Resnicow & Vaughn proposed that change does not occur in a linear "persuasion slowly overcoming resistance" manner, but rather in what they characterized as "quantum leaps," i.e. an epiphany or "aha!" event occurs from which the person decides to change. This is an interesting idea and should be testable. Innovative methods will be needed to identify people soon after the aha! experience to learn more about it. Perhaps interviewing new recruits to Weight Watchers™ or to fitness centers would accomplish this? A related issue would be what could we do to encourage aha! experiences? Are they a response to an overload of information (probably not, since we have done a lot of this already)? To repeated thinking about the issues (we could program prompts to thinking)? To setting off some emotional experience related to the behavior (we might be able to tailor messages to issues people found emotionally charged)? Resnicow & Vaughn invoked the concept of "cues" from the Health Belief Model. There has been some research on cues [2931], but this has not as yet led to substantial insights. Relating cues to aha! experiences could be an important avenue for research. Developing valid and reliable retrospective methods to identify and recall aha! experiences would be necessary to make much progress.
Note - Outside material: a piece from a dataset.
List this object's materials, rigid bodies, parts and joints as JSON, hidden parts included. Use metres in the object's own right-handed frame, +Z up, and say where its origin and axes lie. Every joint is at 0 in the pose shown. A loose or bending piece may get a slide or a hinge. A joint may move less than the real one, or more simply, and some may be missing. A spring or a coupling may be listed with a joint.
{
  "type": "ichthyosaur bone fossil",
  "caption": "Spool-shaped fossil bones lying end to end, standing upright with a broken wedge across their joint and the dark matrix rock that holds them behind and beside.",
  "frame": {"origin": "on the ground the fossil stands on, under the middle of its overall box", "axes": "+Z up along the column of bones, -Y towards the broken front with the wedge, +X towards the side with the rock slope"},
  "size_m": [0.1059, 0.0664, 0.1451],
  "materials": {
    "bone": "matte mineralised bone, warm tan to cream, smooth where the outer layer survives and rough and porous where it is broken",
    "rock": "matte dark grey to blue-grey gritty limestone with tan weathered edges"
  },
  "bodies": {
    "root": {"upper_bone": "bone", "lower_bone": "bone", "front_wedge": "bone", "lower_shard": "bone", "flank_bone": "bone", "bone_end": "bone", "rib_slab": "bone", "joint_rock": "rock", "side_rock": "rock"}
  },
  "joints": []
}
Resnicow & Vaughn correctly pointed out the cross sectional nature of most of our research. Dynamic Systems modeling proposes that dynamic research be done, and this would be focused on change over time which requires longitudinal designs [32]. The importance of longitudinal designs was emphasized when Nigg [33] found that physical activity predicted ensuing self efficacy, but not the other way around. If self efficacy is really caused by physical activity, but doesn't cause physical activity, it doesn't make sense to try to increase self efficacy in interventions. While it is challenging to recruit and maintain longitudinal cohorts, such cohorts are required to address issues of direction of causality and thereby which variables should be targets for change in intervention programs. While ten year cohorts may not be necessary, perhaps 3 mo or 6 mo cohorts would provide tests for the changes we need. Longitudinal dynamic systems research has been initiated in other fields [34, 35], which should provide a guide for our further development.

Whether behavior change can only be understood in retrospect instead of prospectively is an empirical issue. In part this is a function of how much variance our models will ultimately predict. Perhaps a few retrospective analyses will be necessary, perhaps using qualitative methods, to map out the processes occurring? But predictive science should be where we are headed, since predictive relationships clearly demonstrate what we know.
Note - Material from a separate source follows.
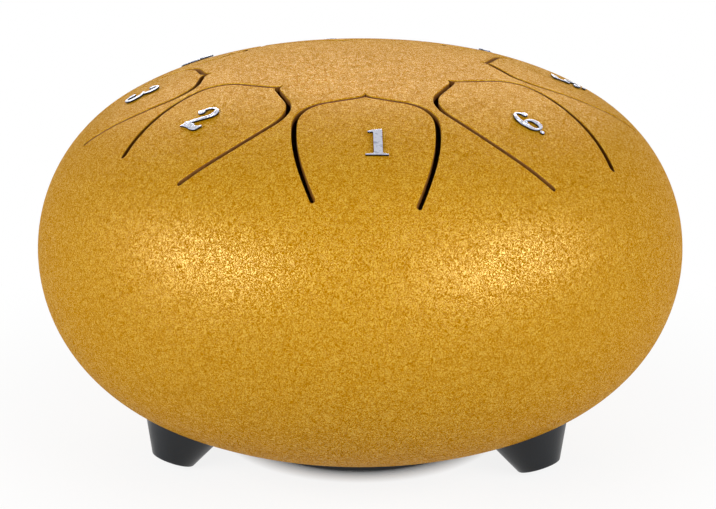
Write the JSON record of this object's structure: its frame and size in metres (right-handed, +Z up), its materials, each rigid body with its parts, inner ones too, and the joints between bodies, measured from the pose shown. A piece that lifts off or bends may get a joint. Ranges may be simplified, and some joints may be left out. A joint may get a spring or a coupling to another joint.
{
  "type": "steel tongue drum",
  "caption": "Small round steel tongue drum in gold, with ogee-tipped tongues, raised chrome numerals, conical rubber feet and a trimmed sound hole underneath",
  "frame": {"origin": "on the drum's axis, in the plane that the three feet stand on", "axes": "+Z up along the drum's axis, the numeral 1 faces -Y, which is the front, and +X is to the right seen from the front"},
  "size_m": [0.152, 0.152, 0.0913],
  "materials": {
    "painted_steel": "fine wrinkled metallic gold powder coat over pressed steel",
    "chrome_plate": "polished chrome-plated numerals",
    "black_rubber": "smooth moulded black rubber",
    "zinc_steel": "zinc-plated steel fasteners"
  },
  "bodies": {
    "drum": {"upper_shell": "painted_steel", "lower_shell": "painted_steel", "seam_weld": "painted_steel", "sound_hole_ring": "black_rubber", "foot_left": "black_rubber", "foot_right": "black_rubber", "foot_rear": "black_rubber", "foot_washer_left": "zinc_steel", "foot_washer_right": "zinc_steel", "foot_washer_rear": "zinc_steel", "foot_screw_left": "zinc_steel", "foot_screw_right": "zinc_steel", "foot_screw_rear": "zinc_steel", "inner_washer_left": "zinc_steel", "inner_washer_right": "zinc_steel", "inner_washer_rear": "zinc_steel", "foot_nut_left": "zinc_steel", "foot_nut_right": "zinc_steel", "foot_nut_rear": "zinc_steel"},
    "tongue_body_1": {"tongue_1": "painted_steel", "numeral_1": "chrome_plate"},
    "tongue_body_low_6": {"tongue_low_6": "painted_steel", "numeral_low_6": "chrome_plate", "dot_low_6": "chrome_plate"},
    "tongue_body_low_5": {"tongue_low_5": "painted_steel", "numeral_low_5": "chrome_plate", "dot_low_5": "chrome_plate"},
    "tongue_body_high_1": {"tongue_high_1": "painted_steel", "numeral_high_1": "chrome_plate", "dot_high_1": "chrome_plate"},
    "tongue_body_6": {"tongue_6": "painted_steel", "numeral_6": "chrome_plate"},
    "tongue_body_5": {"tongue_5": "painted_steel", "numeral_5": "chrome_plate"},
    "tongue_body_3": {"tongue_3": "painted_steel", "numeral_3": "chrome_plate"},
    "tongue_body_2": {"tongue_2": "painted_steel", "numeral_2": "chrome_plate"}
  },
  "joints": [
    {"name": "tongue_1_flex", "type": "hinge", "parent": "drum", "child": "tongue_body_1", "pos_m": [0.00143, -0.06185, 0.07635], "axis": [1, 0.0087, 0], "range_deg": [-0.6, 0.6], "stiffness_Nm_per_rad": 5},
    {"name": "tongue_low_6_flex", "type": "hinge", "parent": "drum", "child": "tongue_body_low_6", "pos_m": [0.04704, -0.03989, 0.07651], "axis": [0.6858, 0.7278, 0], "range_deg": [-0.6, 0.6], "stiffness_Nm_per_rad": 5},
    {"name": "tongue_low_5_flex", "type": "hinge", "parent": "drum", "child": "tongue_body_low_5", "pos_m": [0.06125, 0.00825, 0.0764], "axis": [-0.0976, 0.9952, 0], "range_deg": [-0.6, 0.6], "stiffness_Nm_per_rad": 5},
    {"name": "tongue_high_1_flex", "type": "hinge", "parent": "drum", "child": "tongue_body_high_1", "pos_m": [0.03934, 0.04783, 0.07629], "axis": [-0.7848, 0.6198, 0], "range_deg": [-0.6, 0.6], "stiffness_Nm_per_rad": 5},
    {"name": "tongue_6_flex", "type": "hinge", "parent": "drum", "child": "tongue_body_6", "pos_m": [-0.00919, 0.06079, 0.07667], "axis": [-0.9888, -0.1495, 0], "range_deg": [-0.6, 0.6], "stiffness_Nm_per_rad": 5},
    {"name": "tongue_5_flex", "type": "hinge", "parent": "drum", "child": "tongue_body_5", "pos_m": [-0.04942, 0.03711, 0.0764], "axis": [-0.6004, -0.7997, 0], "range_deg": [-0.6, 0.6], "stiffness_Nm_per_rad": 5},
    {"name": "tongue_3_flex", "type": "hinge", "parent": "drum", "child": "tongue_body_3", "pos_m": [-0.06169, -0.00366, 0.0764], "axis": [0.0593, -0.9982, 0], "range_deg": [-0.6, 0.6], "stiffness_Nm_per_rad": 5},
    {"name": "tongue_2_flex", "type": "hinge", "parent": "drum", "child": "tongue_body_2", "pos_m": [-0.04504, -0.04062, 0.07733], "axis": [0.6129, -0.7902, 0], "range_deg": [-0.6, 0.6], "stiffness_Nm_per_rad": 5}
  ]
}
Resnicow & Vaughn correctly identified our current approaches to measurement as providing severe limitations to how we could understand our phenomena of interest. There have been limits on the extent to which existing measurement methods (e.g. classical test theory) have been used and reported [36], and limits on the predictiveness of existing measurement models [37]. One innovation in measurement theory that has recently drawn attention is Item Response Theory (IRT) [38]. IRT fits latent variables to items (and respondents) which identifies portions of the underlying variable being poorly measured [39], and assesses reliability across the range of the underlying variable [39, 40]. Having items measuring specific locations on the underlying variable permits an assessment of whether the measures work differently after participation in an experiment [41]; differ by ethnic, gender or other groupings; and permit more efficient multidimensional modeling of the variable [42]. Use of IRT offers great promise for better understanding and minimizing the problems due to measurement of our constructs, and deserves much wider use.

An issue Resnicow addressed in his oral presentation in Boston (but not in his paper) was the falsifiability of a theory, and whether our current cognitive models are really theories. He correctly stated that in our current approach to research, no theories have been discarded (which would be considered a sign of progress and development in a field). Our best current research fits multivariate models to sets of variables [43], and determines which variables were significantly related to other variables in the model. This is useful for assessing the predictiveness of particular variables in certain situations, but does not necessarily address the usefulness of the larger theory. To move our field forward we need more attention to theoretical issues in our research, tests of clearer more specific predictions from theory applied to particular issues [44, 45], and delineation of "critical issues" where two theories would make different predictions or model fitting research would need to test the fit of competing models [24], where the alternative models were predicated on different theories. More highly controlled experimental research on critical issues will also be necessary. Accumulation of findings across "critical" studies would enable the field to find more comprehensive and more predictive theoretical frameworks, and capitalize upon them in more likely to be effective interventions. There has been a distaste for theory in our field [46], and some have proposed continuing conducting intervention research until randomly hitting on intervention procedures that work [47]. Alternatively, I believe highly predictive theory should guide the design of effective interventions. In a complicated set of many possible variables and relationships, a random search may never result in finding effective change techniques, and even if it did, we wouldn't have the conceptual framework to understand why it happened in order to exploit it.


Resnicow & Vaughn challenged the field of behavioral nutrition and physical activity to conduct research in new ways. While the predictiveness of our models will reflect the sophistication of our thinking and research, and the sensitivity to initial conditions is subsumed under the sophistication of our models, research on conditions predisposing to change (e.g. epiphanies), more longitudinal designs, refined measurement procedures and testing of critical issues can only enhance the quality of our research. Improved research quality should lead to enhanced efficacy and effectiveness of our interventions, and thereby our making meaningful contributions to mitigating the chaos in our field and the crisis from the rising epidemic of obesity.